* REQUEST *
Lines after the one containing "return ends[0] + ends[1] + place * bridge" are to be omitted; print exactly each line from the start of the records up to and including it.

* DATA FOR PROCESSING *
-- start --

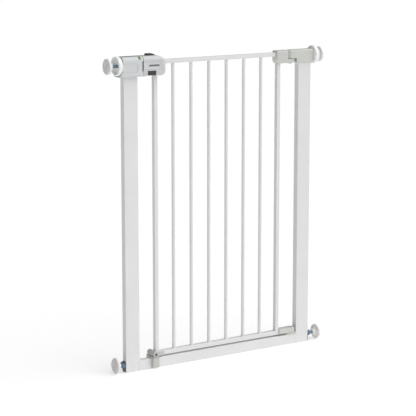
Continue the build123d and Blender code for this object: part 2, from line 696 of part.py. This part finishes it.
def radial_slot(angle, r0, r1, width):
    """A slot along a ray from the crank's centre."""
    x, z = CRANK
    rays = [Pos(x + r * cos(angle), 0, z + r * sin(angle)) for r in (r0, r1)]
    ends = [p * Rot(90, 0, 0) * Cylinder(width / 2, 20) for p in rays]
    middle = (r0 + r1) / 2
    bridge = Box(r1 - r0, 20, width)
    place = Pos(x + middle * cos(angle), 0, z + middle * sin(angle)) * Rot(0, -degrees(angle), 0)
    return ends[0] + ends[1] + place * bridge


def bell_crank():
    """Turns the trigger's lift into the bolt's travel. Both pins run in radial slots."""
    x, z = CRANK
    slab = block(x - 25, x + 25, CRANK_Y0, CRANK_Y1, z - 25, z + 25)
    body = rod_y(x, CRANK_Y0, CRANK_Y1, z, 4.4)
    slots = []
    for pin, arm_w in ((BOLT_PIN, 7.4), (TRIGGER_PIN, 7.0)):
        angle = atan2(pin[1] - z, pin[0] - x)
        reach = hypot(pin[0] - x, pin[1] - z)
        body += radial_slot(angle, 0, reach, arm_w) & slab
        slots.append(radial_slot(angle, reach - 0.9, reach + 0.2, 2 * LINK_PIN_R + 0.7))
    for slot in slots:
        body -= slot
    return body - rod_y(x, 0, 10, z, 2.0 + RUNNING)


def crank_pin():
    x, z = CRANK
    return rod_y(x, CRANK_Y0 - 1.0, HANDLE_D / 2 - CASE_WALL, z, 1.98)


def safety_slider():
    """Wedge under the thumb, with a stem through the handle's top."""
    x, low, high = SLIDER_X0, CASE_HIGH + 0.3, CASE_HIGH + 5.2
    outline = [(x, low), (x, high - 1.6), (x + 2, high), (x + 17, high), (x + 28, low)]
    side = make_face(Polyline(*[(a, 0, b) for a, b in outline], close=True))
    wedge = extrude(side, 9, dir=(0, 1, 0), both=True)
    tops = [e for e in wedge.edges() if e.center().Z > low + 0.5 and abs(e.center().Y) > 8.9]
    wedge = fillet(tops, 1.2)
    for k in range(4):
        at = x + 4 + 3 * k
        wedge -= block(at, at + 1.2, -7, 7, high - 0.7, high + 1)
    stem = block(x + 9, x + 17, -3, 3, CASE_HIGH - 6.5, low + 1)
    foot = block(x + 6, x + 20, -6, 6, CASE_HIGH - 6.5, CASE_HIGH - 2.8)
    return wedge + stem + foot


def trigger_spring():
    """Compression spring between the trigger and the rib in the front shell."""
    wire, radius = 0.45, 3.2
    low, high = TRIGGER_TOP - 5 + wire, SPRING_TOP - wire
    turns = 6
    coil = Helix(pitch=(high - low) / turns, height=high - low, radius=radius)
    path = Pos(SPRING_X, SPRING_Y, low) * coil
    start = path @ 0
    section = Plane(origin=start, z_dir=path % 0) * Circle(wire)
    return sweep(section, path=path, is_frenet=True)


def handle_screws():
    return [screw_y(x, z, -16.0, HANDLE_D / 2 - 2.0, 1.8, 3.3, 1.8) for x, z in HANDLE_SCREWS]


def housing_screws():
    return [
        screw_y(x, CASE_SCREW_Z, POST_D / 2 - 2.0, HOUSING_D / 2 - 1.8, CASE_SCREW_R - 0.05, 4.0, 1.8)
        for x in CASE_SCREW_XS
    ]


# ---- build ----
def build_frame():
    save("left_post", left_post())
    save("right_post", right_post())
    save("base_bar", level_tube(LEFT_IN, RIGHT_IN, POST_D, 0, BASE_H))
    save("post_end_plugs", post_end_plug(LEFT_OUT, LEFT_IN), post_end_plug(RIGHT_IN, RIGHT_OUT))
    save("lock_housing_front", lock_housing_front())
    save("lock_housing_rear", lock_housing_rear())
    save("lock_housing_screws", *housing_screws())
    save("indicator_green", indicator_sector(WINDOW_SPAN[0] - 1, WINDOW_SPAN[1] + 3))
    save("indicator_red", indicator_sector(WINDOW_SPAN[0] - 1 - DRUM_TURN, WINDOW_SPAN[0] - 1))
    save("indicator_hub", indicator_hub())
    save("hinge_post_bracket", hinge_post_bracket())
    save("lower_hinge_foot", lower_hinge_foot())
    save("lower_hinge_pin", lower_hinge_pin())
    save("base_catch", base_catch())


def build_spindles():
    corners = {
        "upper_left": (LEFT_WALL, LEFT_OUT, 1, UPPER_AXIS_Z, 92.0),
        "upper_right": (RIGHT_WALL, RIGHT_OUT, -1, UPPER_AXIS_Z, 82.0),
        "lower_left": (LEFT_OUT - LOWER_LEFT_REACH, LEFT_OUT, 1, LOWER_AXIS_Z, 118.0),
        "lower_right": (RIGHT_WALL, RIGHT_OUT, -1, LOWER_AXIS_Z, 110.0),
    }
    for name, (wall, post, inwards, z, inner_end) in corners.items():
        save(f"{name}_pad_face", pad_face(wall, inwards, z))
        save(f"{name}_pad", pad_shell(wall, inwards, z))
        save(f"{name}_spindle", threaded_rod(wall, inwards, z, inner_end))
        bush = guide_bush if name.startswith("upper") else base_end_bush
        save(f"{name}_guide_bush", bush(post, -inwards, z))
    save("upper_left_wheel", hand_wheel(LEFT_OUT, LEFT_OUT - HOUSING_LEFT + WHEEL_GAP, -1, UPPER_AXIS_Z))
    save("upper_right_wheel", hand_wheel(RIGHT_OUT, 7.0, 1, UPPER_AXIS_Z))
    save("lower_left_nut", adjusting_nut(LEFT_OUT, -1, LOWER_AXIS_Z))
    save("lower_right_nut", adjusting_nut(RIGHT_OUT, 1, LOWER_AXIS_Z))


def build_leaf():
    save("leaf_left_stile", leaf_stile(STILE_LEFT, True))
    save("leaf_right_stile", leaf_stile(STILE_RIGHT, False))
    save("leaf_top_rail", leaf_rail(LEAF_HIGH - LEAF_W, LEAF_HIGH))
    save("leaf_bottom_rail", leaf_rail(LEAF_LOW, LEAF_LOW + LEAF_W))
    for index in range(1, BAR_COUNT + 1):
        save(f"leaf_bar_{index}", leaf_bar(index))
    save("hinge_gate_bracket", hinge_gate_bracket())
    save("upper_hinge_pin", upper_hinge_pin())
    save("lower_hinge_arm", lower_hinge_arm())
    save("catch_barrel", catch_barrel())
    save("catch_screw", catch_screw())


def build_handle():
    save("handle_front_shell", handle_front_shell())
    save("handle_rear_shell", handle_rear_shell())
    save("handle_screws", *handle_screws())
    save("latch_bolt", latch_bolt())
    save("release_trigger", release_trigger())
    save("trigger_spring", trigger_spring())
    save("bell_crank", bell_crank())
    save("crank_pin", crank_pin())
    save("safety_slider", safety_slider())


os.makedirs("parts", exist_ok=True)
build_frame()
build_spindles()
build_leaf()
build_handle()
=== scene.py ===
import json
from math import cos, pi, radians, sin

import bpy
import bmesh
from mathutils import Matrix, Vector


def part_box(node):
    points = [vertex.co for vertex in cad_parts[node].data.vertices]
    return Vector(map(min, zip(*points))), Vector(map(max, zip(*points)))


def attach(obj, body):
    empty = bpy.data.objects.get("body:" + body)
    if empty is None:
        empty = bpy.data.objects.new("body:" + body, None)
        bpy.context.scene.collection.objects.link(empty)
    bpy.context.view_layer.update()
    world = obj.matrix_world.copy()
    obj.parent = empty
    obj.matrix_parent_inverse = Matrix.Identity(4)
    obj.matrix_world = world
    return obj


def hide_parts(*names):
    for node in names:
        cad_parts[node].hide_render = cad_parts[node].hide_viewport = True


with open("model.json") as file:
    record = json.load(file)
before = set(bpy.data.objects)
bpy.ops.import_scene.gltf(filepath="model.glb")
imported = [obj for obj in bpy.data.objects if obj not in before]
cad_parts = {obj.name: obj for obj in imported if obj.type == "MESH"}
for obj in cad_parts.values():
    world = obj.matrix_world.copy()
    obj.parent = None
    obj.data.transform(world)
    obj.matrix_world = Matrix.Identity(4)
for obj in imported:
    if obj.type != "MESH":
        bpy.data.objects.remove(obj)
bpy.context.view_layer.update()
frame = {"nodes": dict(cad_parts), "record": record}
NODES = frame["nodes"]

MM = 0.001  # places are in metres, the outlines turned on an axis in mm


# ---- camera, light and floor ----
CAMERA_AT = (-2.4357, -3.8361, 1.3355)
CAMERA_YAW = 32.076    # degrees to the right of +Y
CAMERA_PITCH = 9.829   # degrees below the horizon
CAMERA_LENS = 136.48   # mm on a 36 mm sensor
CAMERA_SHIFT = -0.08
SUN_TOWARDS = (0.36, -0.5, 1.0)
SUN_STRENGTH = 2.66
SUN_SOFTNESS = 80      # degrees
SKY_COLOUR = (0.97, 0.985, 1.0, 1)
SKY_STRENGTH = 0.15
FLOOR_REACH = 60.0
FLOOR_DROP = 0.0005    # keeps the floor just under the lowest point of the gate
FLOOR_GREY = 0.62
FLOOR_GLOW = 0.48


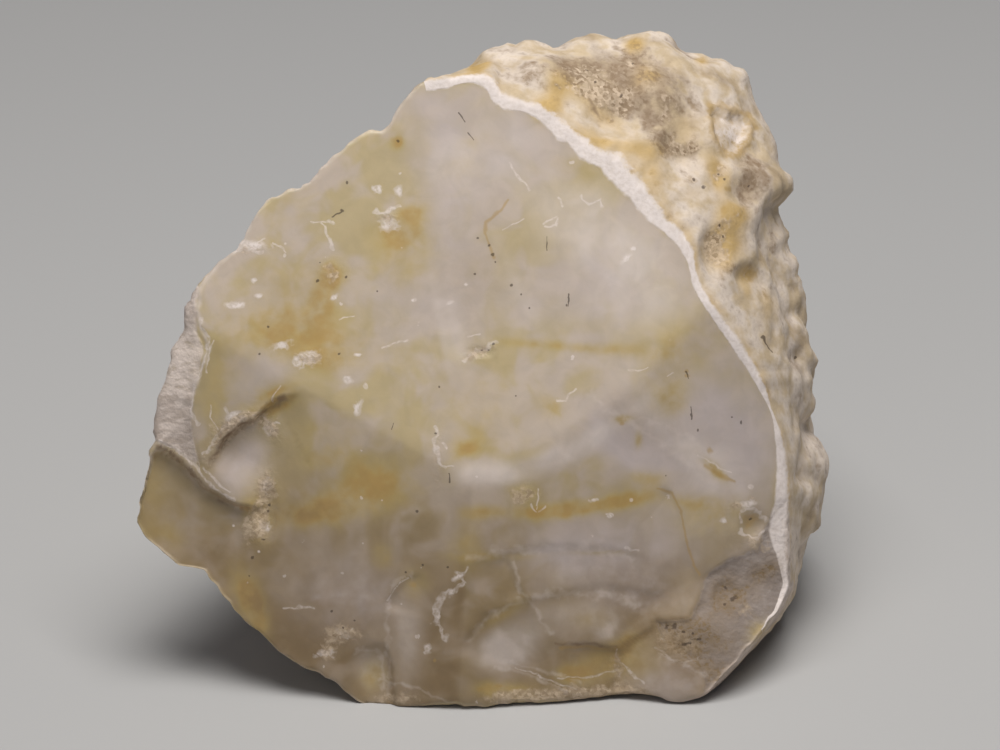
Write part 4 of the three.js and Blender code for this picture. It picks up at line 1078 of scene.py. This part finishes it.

-- end --

* FINAL RESULT *
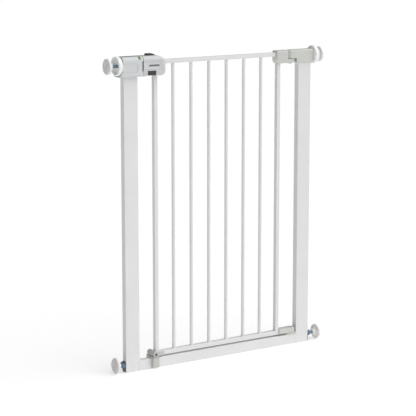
Continue the build123d and Blender code for this object: part 2, from line 696 of part.py. This part finishes it.
def radial_slot(angle, r0, r1, width):
    """A slot along a ray from the crank's centre."""
    x, z = CRANK
    rays = [Pos(x + r * cos(angle), 0, z + r * sin(angle)) for r in (r0, r1)]
    ends = [p * Rot(90, 0, 0) * Cylinder(width / 2, 20) for p in rays]
    middle = (r0 + r1) / 2
    bridge = Box(r1 - r0, 20, width)
    place = Pos(x + middle * cos(angle), 0, z + middle * sin(angle)) * Rot(0, -degrees(angle), 0)
    return ends[0] + ends[1] + place * bridge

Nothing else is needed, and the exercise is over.